The Crew name and the numerals “96,” which indicate the year of the team’s introduction as a founding member of MLS, will be added to the large “C” that was the core of the new look.
“We’re super excited about the progress we’ve made and where we’re going was a club,” team co-owner Pete Edwards said in a video released through social media. “We’re going to be the Columbus Crew, and we’re going to be the Columbus Crew forever.”
Ownership of a sports team can be a really fun toy for the wealthy, and they lately have been amazing investments. Jerry Jones bought the Dallas Cowboys in 1989 for $140 million. If he’d put that money in the S&P 500, he’d have had more than a half-billion dollars by now. That’s a lot of bread, without a lot of worry.
The Cowboys are worth $5.5 billion.
To realize this preposterous degree of growth, however, it is essential that team owners understand two things: 1) Fans are customers; 2) They are far more than this.
There have been occasions when fans were treated as neither, but rather as drones who would accept whatever circumstances were presented to them because of their presumed addiction to the sport or team.
The European Super League was an example of this, a group of a dozen prominent club owners joining forces to create what they perceived to be a more lucrative and reliable revenue stream. And it’s obvious that’s exactly how they thought of it, because there was no apparent consideration regarding whether the competition would be as appealing to fans as the UEFA Champions League, which it was designed to replace, nor how the absence of races to qualify for European competition would affect the interest in domestic leagues.

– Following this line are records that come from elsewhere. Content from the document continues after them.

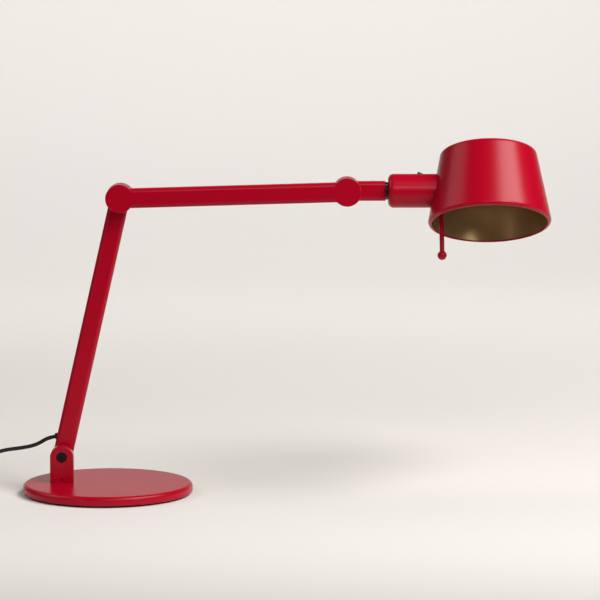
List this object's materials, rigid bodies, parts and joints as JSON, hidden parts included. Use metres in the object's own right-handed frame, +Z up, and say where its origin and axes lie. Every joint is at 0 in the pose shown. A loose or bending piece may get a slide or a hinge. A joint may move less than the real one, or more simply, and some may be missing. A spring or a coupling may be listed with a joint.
{
  "type": "desk lamp",
  "caption": "Red architect desk lamp: round weighted base, hinged lapped arms, swivelling conical shade on a cylindrical handle with a rocker switch, guide rod with ball, mains cord.",
  "frame": {"origin": "centre of the base's underside, on the table", "axes": "+Z up; the arms and the head reach along +X; the pivots' axes run along Y and the screw heads in the post face -Y"},
  "size_m": [0.7488, 0.201, 0.4225],
  "materials": {
    "red_steel": "satin crimson paint on steel",
    "red_aluminium": "satin crimson coating on aluminium",
    "gold_skin": "satin gold",
    "black_steel": "black oxide",
    "plain_steel": "bright",
    "brass": "plain",
    "friction_fibre": "matt",
    "black_plastic": "satin",
    "pale_plastic": "smooth",
    "cord_black": "satin",
    "pad_black": "matt",
    "frosted_glass": "frosted",
    "bright_nickel": "plated"
  },
  "bodies": {
    "base": {"base_plate": "red_steel", "base_pad": "pad_black", "base_screw": "black_steel", "post": "red_steel", "post_dowels": "plain_steel", "post_set_screw": "red_steel", "base_pivot_bush": "brass", "base_pivot_spring_washer": "plain_steel", "cord_free": "cord_black", "cord_tail": "cord_black", "cord_coil": "cord_black", "coil_tie": "black_plastic", "plug_body": "cord_black", "plug_pins": "bright_nickel"},
    "lower_arm": {"lower_arm": "red_aluminium", "lower_arm_lead": "cord_black", "cord_bushing": "black_plastic", "cord_clamp": "black_plastic", "base_pivot_screw": "black_steel", "base_pivot_friction_washer": "friction_fibre", "elbow_bush": "brass", "elbow_spring_washer": "plain_steel"},
    "upper_arm": {"upper_arm": "red_aluminium", "upper_arm_lead": "cord_black", "elbow_screw": "black_steel", "elbow_friction_washer": "friction_fibre", "wrist_screw": "black_steel", "wrist_friction_washer": "friction_fibre"},
    "short_arm": {"short_arm": "red_aluminium", "short_arm_lead": "cord_black", "wrist_bush": "brass", "wrist_spring_washer": "plain_steel", "swivel_stem": "plain_steel", "swivel_collar": "black_plastic", "collar_set_screws": "plain_steel", "swivel_stop_pin": "plain_steel", "swivel_washer": "plain_steel", "swivel_nut": "plain_steel"},
    "head": {"handle": "red_aluminium", "switch_housing": "black_plastic", "rocker_pin": "plain_steel", "shade": "red_aluminium", "reflector": "gold_skin", "shade_boss": "red_aluminium", "lampholder": "pale_plastic", "centre_contact": "brass", "bulb_cap": "bright_nickel", "bulb_envelope": "frosted_glass", "guide_rod": "red_aluminium", "guide_ball": "red_aluminium", "terminal_block": "pale_plastic", "terminal_screws": "brass", "holder_wires": "black_plastic"},
    "rocker": {"switch_rocker": "black_plastic"}
  },
  "joints": [
    {"name": "base_pivot", "type": "hinge", "parent": "base", "child": "lower_arm", "pos_m": [-0.0544, 0, 0.0435], "axis": [0, 1, 0], "range_deg": [-50, 25], "deforming": ["cord_free"]},
    {"name": "elbow", "type": "hinge", "parent": "lower_arm", "child": "upper_arm", "pos_m": [0.01608, 0, 0.35051], "axis": [0, -1, 0], "range_deg": [-35, 80]},
    {"name": "wrist", "type": "hinge", "parent": "upper_arm", "child": "short_arm", "pos_m": [0.28328, 0, 0.35798], "axis": [0, 1, 0], "range_deg": [-90, 90]},
    {"name": "head_swivel", "type": "hinge", "parent": "short_arm", "child": "head", "pos_m": [0.28328, 0.0158, 0.35798], "axis": [1, 0, 0], "range_deg": [-126, 174]},
    {"name": "switch_rock", "type": "hinge", "parent": "head", "child": "rocker", "pos_m": [0.3733, 0.02317, 0.3744], "axis": [0, -0.9123, 0.4095], "range_deg": [0, 20]}
  ]
}
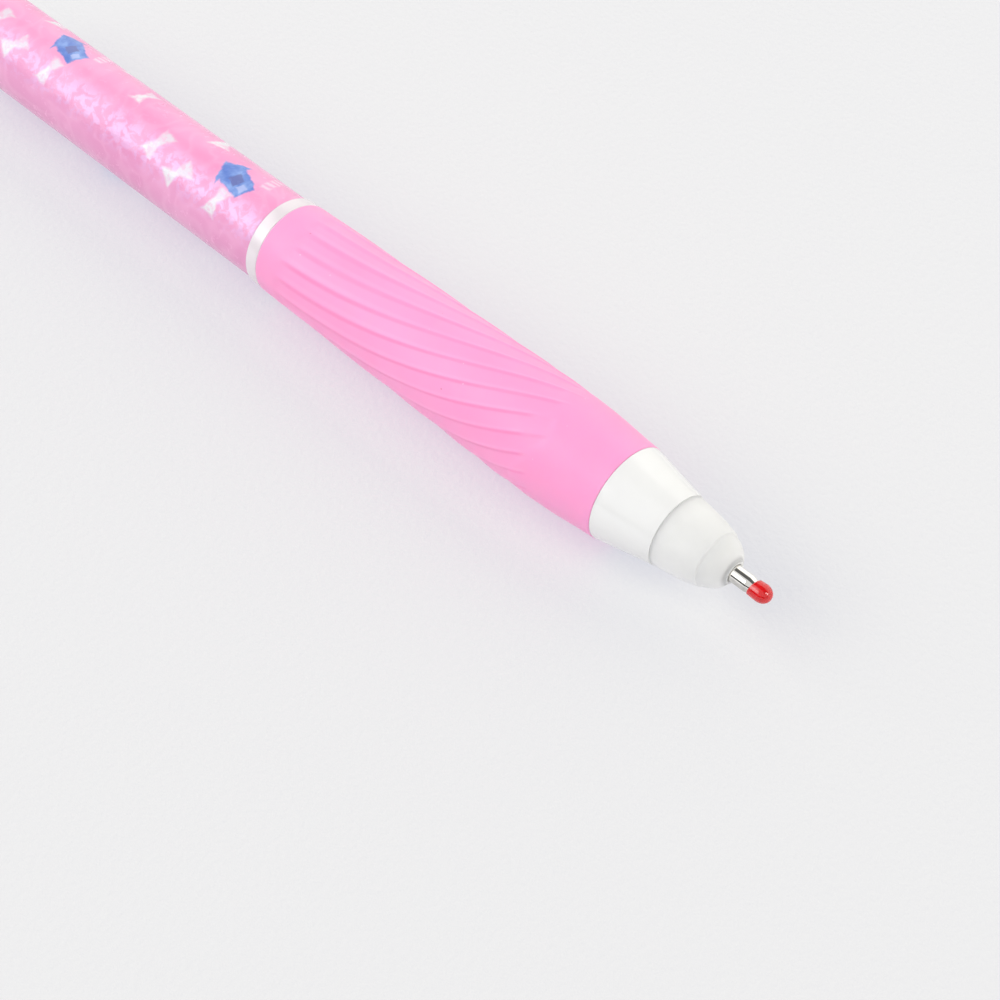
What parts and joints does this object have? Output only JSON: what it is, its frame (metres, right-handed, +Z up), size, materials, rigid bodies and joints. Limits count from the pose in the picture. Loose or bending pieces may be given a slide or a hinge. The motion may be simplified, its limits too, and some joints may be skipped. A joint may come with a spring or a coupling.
{
  "type": "retractable gel pen",
  "caption": "Retractable gel pen lying on its side: printed pearl barrel, ribbed rubber grip, white nose, steel nib with a red resin seal, clip and push button.",
  "frame": {"origin": "on the ground below the middle of the pen's bounding box", "axes": "+X along the pen towards the writing tip, +Z up, and the clip is low on the +Y side"},
  "size_m": [0.1554, 0.0157, 0.0145],
  "materials": {
    "resin_red": "glossy translucent red resin",
    "steel": "bright polished steel",
    "carbide": "polished hard ball",
    "frosted_plastic": "frosted translucent white",
    "white_plastic": "glossy moulded white",
    "pink_rubber": "soft satin pink rubber",
    "pink_barrel": "glossy translucent pink",
    "pearl_print": "pearl pink printed film under a gloss coat",
    "clear_plastic": "clear moulded plastic",
    "natural_plastic": "unpigmented moulded plastic",
    "gel_ink": "wet black gel",
    "grease": "pale clear grease",
    "spring_steel": "drawn spring wire"
  },
  "bodies": {
    "barrel": {"barrel_tube": "pink_barrel", "printed_sleeve": "pearl_print", "end_collar": "white_plastic", "clip_pin": "steel", "cam_guide": "natural_plastic"},
    "clip": {"clip": "white_plastic"},
    "button": {"push_button": "white_plastic", "plunger": "natural_plastic"},
    "refill": {"ink_tube": "clear_plastic", "gel_ink": "gel_ink", "follower_grease": "grease", "tail_plug": "natural_plastic", "nib_holder": "natural_plastic", "nib": "steel", "writing_ball": "carbide", "return_spring": "spring_steel"},
    "cam": {"rotor_cam": "clear_plastic"},
    "ring": {"spacer_ring": "white_plastic"},
    "front": {"nose_cone": "white_plastic", "nose_tip": "frosted_plastic", "grip": "pink_rubber"},
    "seal": {"tip_seal": "resin_red"}
  },
  "joints": [
    {"name": "button_press", "type": "slide", "parent": "barrel", "child": "button", "axis": [1, 0, 0], "range_m": [-0.006, 0.001]},
    {"name": "refill_travel", "type": "slide", "parent": "barrel", "child": "refill", "axis": [1, 0, 0], "range_m": [-0.006, 0.001], "deforming": ["return_spring"]},
    {"name": "cam_turn", "type": "hinge", "parent": "refill", "child": "cam", "pos_m": [-0.03955, -0.0006, 0.00726], "axis": [1, 0, 0], "continuous": true},
    {"name": "clip_hinge", "type": "hinge", "parent": "barrel", "child": "clip", "pos_m": [-0.06955, 0.00551, 0.00242], "axis": [0, 0.6211, 0.7837], "range_deg": [0, 6], "stiffness_Nm_per_rad": 0.3, "springref_deg": -2.86},
    {"name": "ring_travel", "type": "slide", "parent": "barrel", "child": "ring", "axis": [1, 0, 0], "range_m": [0, 0.00825]},
    {"name": "front_unscrew", "type": "hinge", "parent": "ring", "child": "front", "pos_m": [0.02545, -0.0006, 0.00726], "axis": [1, 0, 0], "range_deg": [0, 1985]},
    {"name": "seal_pull", "type": "slide", "parent": "refill", "child": "seal", "axis": [1, 0, 0], "range_m": [0, 0.008]}
  ],
  "couplings": [
    {"joint": "refill_travel", "follows": "button_press", "ratio": 1},
    {"joint": "front_unscrew", "follows": "ring_travel", "rad_per_m": 4188.8}
  ]
}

Fans recognized all of this and rebelled, and the impact of their protests — in the streets, in the media and in online forums — was so profound that 75 percent of the founding clubs abandoned the project inside of two days. The owner of Liverpool Football Club, John Henry, even issued a recorded apology that ran nearly 2½ minutes.
For all its folly, at least there was a clear motivation for the Super League idea: money. Could this be said for the rebrand of the Crew? Perhaps if it had been universally popular, there might have been a rush on new merchandise, but the Super League had been guaranteed billions in revenue by the soccer agnostics at Citibank. There were no such assurances for the “Columbus SC” concept.
Instead, in what research management did with the most ardent supporters, there was a warning from two members of The Nordecke that changing the Crew name could be “catastrophic,” according to the Columbus Dispatch.
The decision to make such major changes to the Crew brand and look always was curious and raised the question of whether any market research had been done. It happened, but the team’s most ardent fans largely were ignored. There was the sense that the people who formed The Nordecke always would be there, that the bond could not be broken.
This is a dangerous and counterproductive approach to ownership. The people who care the most ought to be coveted and engaged, not patronized and ignored. People fall out of love all the time, or there wouldn’t be half as many divorces as weddings.